Fafi D’Alour Uncut
Sat 17 February
Ukiyo / Gluttony
Until Sunday 25 February
This is burlesque in a pure and simple rendition of the art. A melange of song and dance and provocative pose and skin and flesh and love and emotion. Some small parts are mimed, but the best of them is sung by Eliza Dickson.
For reasons which should become clear this review may turn into a polemic. Last year the majority of this cast treated us to ‘Bones’, a nails-sharpened clawing reveal of the beauty and fashion industry. This year ‘Uncut’ does more, cuts deeper, then seeks to draw more than a little blood. Under the guidance of Fafi D’Alour it begins with a premise and part of an explanation for the show itself, using the power of song in Portishead’s Glory Box. In simple terms, it sets the stage for what is to come.
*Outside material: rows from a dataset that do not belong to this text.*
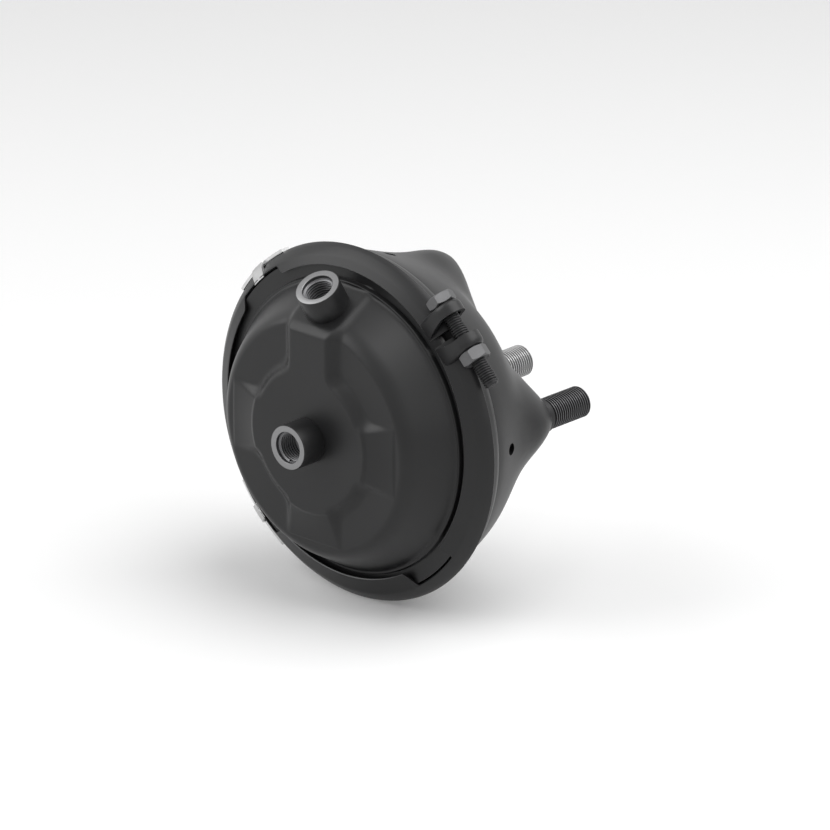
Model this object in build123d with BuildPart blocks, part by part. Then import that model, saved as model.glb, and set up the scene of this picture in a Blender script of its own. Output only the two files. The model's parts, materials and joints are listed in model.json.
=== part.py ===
from build123d import *
import math
import os

# Air brake chamber, size 24, drum-brake type.  Millimetres.
# Frame: Y is the chamber axis, +Z is up.  The origin is the centre of the rear mounting face,
# the push rod comes out towards +Y and the air ports are on the -Y side.
# r is a distance from the chamber axis and phi an angle round it, from +X towards +Z.

# ---- driving dimensions: stations along the axis, counted back from the axial port's face ----
depth = 118.0                    # axial port face to mounting face
y_port = -depth
y_disc = y_port + 14.0           # raised centre disc of the cover
y_floor = y_disc + 4.5           # pockets between the cover's arms
y_foot = y_port + 42.0           # where the cover's cone meets its flange
y_ledge = y_port + 41.6          # narrow ledge round the cone's foot
y_flange = y_port + 44.1         # front of the cover's flange, at its root
y_seat = y_port + 53.6           # front of the housing's flange
y_vent = y_port + 73.0           # ring of drain holes
y_face = 0.0                     # mounting face

# ---- sheet metal ----
sheet = 3.0                      # cover and housing wall
band = 2.6                       # clamp ring wall
fit_gap = 0.05                   # between pressed parts of one body

# ---- pressure cover ----
disc_r = 35.0
disc_foot_r = 39.0
floor_r = 60.6
shoulder_round = 6.5
cone_slope = 0.568               # radius gained per mm of depth
arm_foot_half = 16.5             # half width of an arm at the pocket floor
press_draft = 38.0               # lean of the pressed walls, degrees
arm_end_r = 53.5                 # three arms run down to the floor here
arm_top_r = 57.0                 # the upper arm turns down to the oblique port's seat here
seat_overlap = 8.0               # length of that arm's pressing beyond the others'
port_seat_r = 65.6               # middle of the oblique port's seat
corner_round = 5.0               # where the arms leave the disc
edge_round = 2.0                 # pressed edges of the disc and arms
ledge_r = 75.6                   # narrow ledge round the cone's foot
flange_r = 87.6
flange_root_r = 75.6
flange_slope = 0.38              # depth gained per mm of radius

# ---- ports, M16x1.5 ----
port_boss_r = 11.4
port_boss_height = 14.0
port_minor_r = 7.19
port_mouth_r = 8.1
port_mouth_depth = 2.0
port_tilt = 59.2                 # oblique port axis, degrees up from -Y

# ---- housing ----
rim_r = 85.9                     # wall just behind the clamp
flat_r = 38.0                    # rear face, between the lobes
lobe_tip_r = 66.0                # rear face, at a lobe
lobe_spread = 34.0               # half width of a lobe where it leaves the wall
lobe_tip_spread = 24.5
vent_r = 3.0
rod_hole_r = 21.0
plate_reach = 50.5               # reinforcement plate inside the rear wall
plate_half = 11.0

# ---- studs and push rod ----
stud_spacing = 120.65
stud_r = 8.0
stud_length = 28.0
stud_collar_r = 8.6              # set in the rear wall
stud_collar_length = 10.0
rod_r = 8.0
rod_length = 52.0                # beyond the mounting face, brake released
thread_length = 48.0
shank_r = 7.5
plate_r = 52.0
plate_sheet = 2.5
plate_dish = 2.5
seal_r = 22.8
tip_round = 1.8
seat_sheet = 1.5
y_seat_plate = y_face - 2 * sheet
spring_wire_r = 2.2
spring_front_r = 44.0
spring_rear_r = 28.5
spring_turns = 5

# ---- clamp ring ----
crest_r = 91.2
clamp_lip_r = 77.5
gap_phi = 45.3
link_phis = (135.0, 225.0)
end_gap = 1.4                    # from the middle of the gap to a segment's end, degrees
link_gap = 0.6
bolt_seat_r = 97.0
y_bolt = y_port + 51.0
lug_length = 19.5                # from the ring's lip out to the bolt
lug_root = 2.2                   # lug faces, from the middle of the gap: at the lip,
lug_near = 6.0                   # at the bolt, near side,
lug_far = 13.0                   # and far side
lug_round = 2.5
notch_r = 84.8                   # cut-outs in the front leg's lip
notch_lead = 5.0                 # length of their S-shaped ends, degrees
notch_round = 3.0
lug_r = 8.5
link_half = 12.0                 # half of a link's arc, degrees
tab_half = 2.8
link_sheet = 1.5
bolt_r = 4.0
bolt_length = 46.5
hex_across = 13.0
head_height = 5.3
nut_height = 6.5


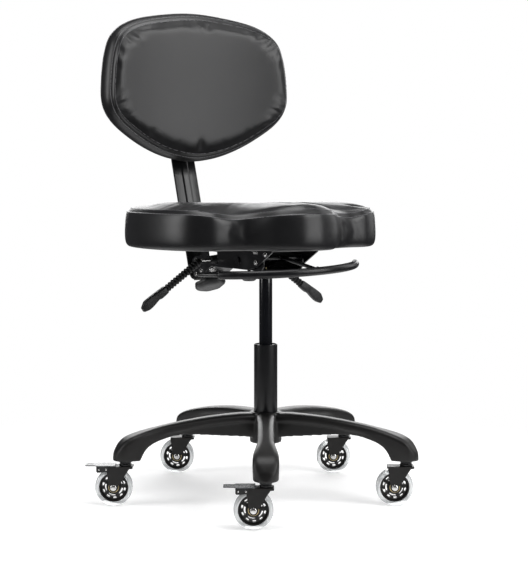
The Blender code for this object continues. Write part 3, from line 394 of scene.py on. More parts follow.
def skin(rings, looped=False):
    """Skin over rings with equal point counts, capped unless looped."""
    size = len(rings[0])
    faces = []
    for r in range(len(rings) if looped else len(rings) - 1):
        here, there = r * size, (r + 1) % len(rings) * size
        faces += [(here + k, here + (k + 1) % size, there + (k + 1) % size, there + k) for k in range(size)]
    if not looped:
        faces += [tuple(range(size)), tuple(range((len(rings) - 1) * size, len(rings) * size))]
    return mesh_of([p for ring in rings for p in ring], faces)


def lathe(profile, steps=72, soften=0.0):
    """Closed (radius, height) profile turned about Z; soften rounds corners. A solid's ends have radius 0."""
    solid = profile[0][0] == 0
    points = [Vector(p) for p in profile]
    if soften:
        rounded_points = rounded_corners(points, soften, 3)
        points = [points[0]] + rounded_points[4:-4] + [points[-1]] if solid else rounded_points
    vertices, rows = [], []
    for radius, height in points:
        count = 1 if radius < 1e-9 else steps
        rows.append([len(vertices) + k % count for k in range(steps)])
        vertices += [(radius * cos(2 * pi * k / steps), radius * sin(2 * pi * k / steps), height)
                     for k in range(count)]
    faces = []
    for r in range(len(rows) - 1 if solid else len(rows)):
        low, high = rows[r], rows[(r + 1) % len(rows)]
        for k in range(steps):
            n = (k + 1) % steps
            corners = list(dict.fromkeys((low[k], low[n], high[n], high[k])))
            if len(corners) > 2:
                faces.append(tuple(corners))
    return mesh_of(vertices, faces)


def sweep(path, section, side=RIGHT):
    """Section points (across, up) carried along a path; section(k) gives them at the k-th point."""
    rings = []
    for k, point in enumerate(path):
        forward = (path[min(k + 1, len(path) - 1)] - path[max(k - 1, 0)]).normalized()
        up = side.cross(forward).normalized()
        across = forward.cross(up).normalized()
        rings.append([point + across * a + up * b for a, b in section(k)])
    return skin(rings)


def plate(outline, low, high, across="Z"):
    """Flat outline pushed out from low to high along an axis."""
    seats = {"X": lambda a, b, c: (c, a, b), "Y": lambda a, b, c: (a, c, b), "Z": lambda a, b, c: (a, b, c)}
    seat = seats[across]
    return skin([[Vector(seat(a, b, level)) for a, b in outline] for level in (low, high)])


def together(*meshes):
    """One mesh that holds several closed ones."""
    work = bmesh.new()
    for mesh in meshes:
        work.from_mesh(mesh)
    joined = bpy.data.meshes.new("shape")
    work.to_mesh(joined)
    work.free()
    return joined


def moved(mesh, matrix):
    """Copy of a mesh, carried by a matrix."""
    copy = mesh.copy()
    copy.transform(matrix)
    return copy


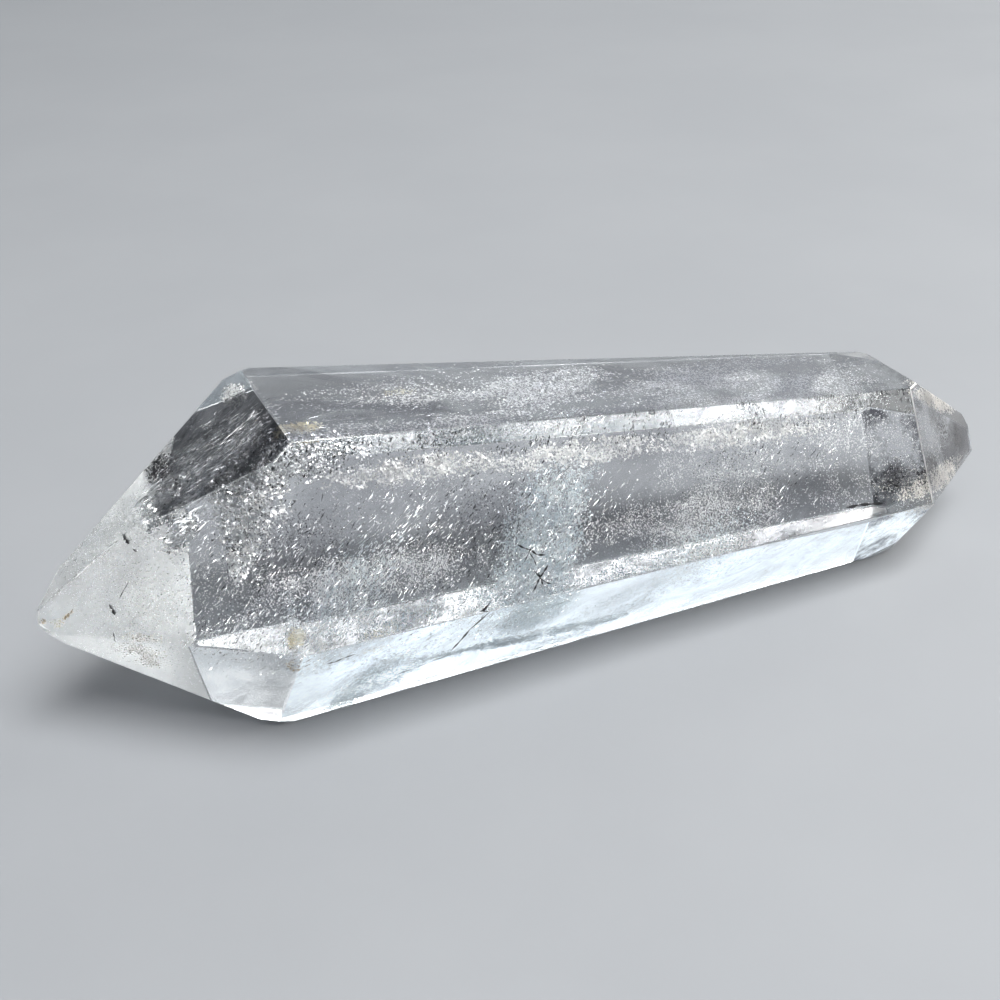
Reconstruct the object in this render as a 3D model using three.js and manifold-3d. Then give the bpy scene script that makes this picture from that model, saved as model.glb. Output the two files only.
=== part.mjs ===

Fafi D’Alour becomes the dominant presence on stage, a huge red hat atop her head, drapes of red cloth obscuring her features, and attended by four acolytes (Dickson, Georgia Rose, Sarah Wilson and Tara Beyne), who work to the grind of a pure burlesque in When You’re Good For Mama. What is revealed becomes confronting theatre, especially so for men since in looking at the society of man (yes, I intended the pre-eminence of gender in this examination) D’Alour makes a level of disdain clear.
Working through some simple devices; fire eating, fire breathing, acrobatics, rope gymnastics and calisthenics and the songs which Dickson brings to life (Nobody Is Perfect) the five performers set out their view of the state of society and how it relates to them.
As we close in on the end of the show we close in on the bottom line of the performance – please do excuse that excruciating pun – as the cast bring to life the song Lick My Pussy, Lick My Crack. Ah, sapphic erotica, one of the great staple items of burlesque. And to round things out, the evil which does dare speak its name is introduced in the guise of Abba’s Money Money Money and thence the Flying Lizards 1979 hit Money. So that’s clear!
Look, uncut is great burlesque because it exists on a diet of rage and love, but its message is in the same way inchoate. D’Alour will combine her dislikes and her injustices into one great scorecard of grievance, and that makes the performance almost visceral, especially for an increasingly fervent audience.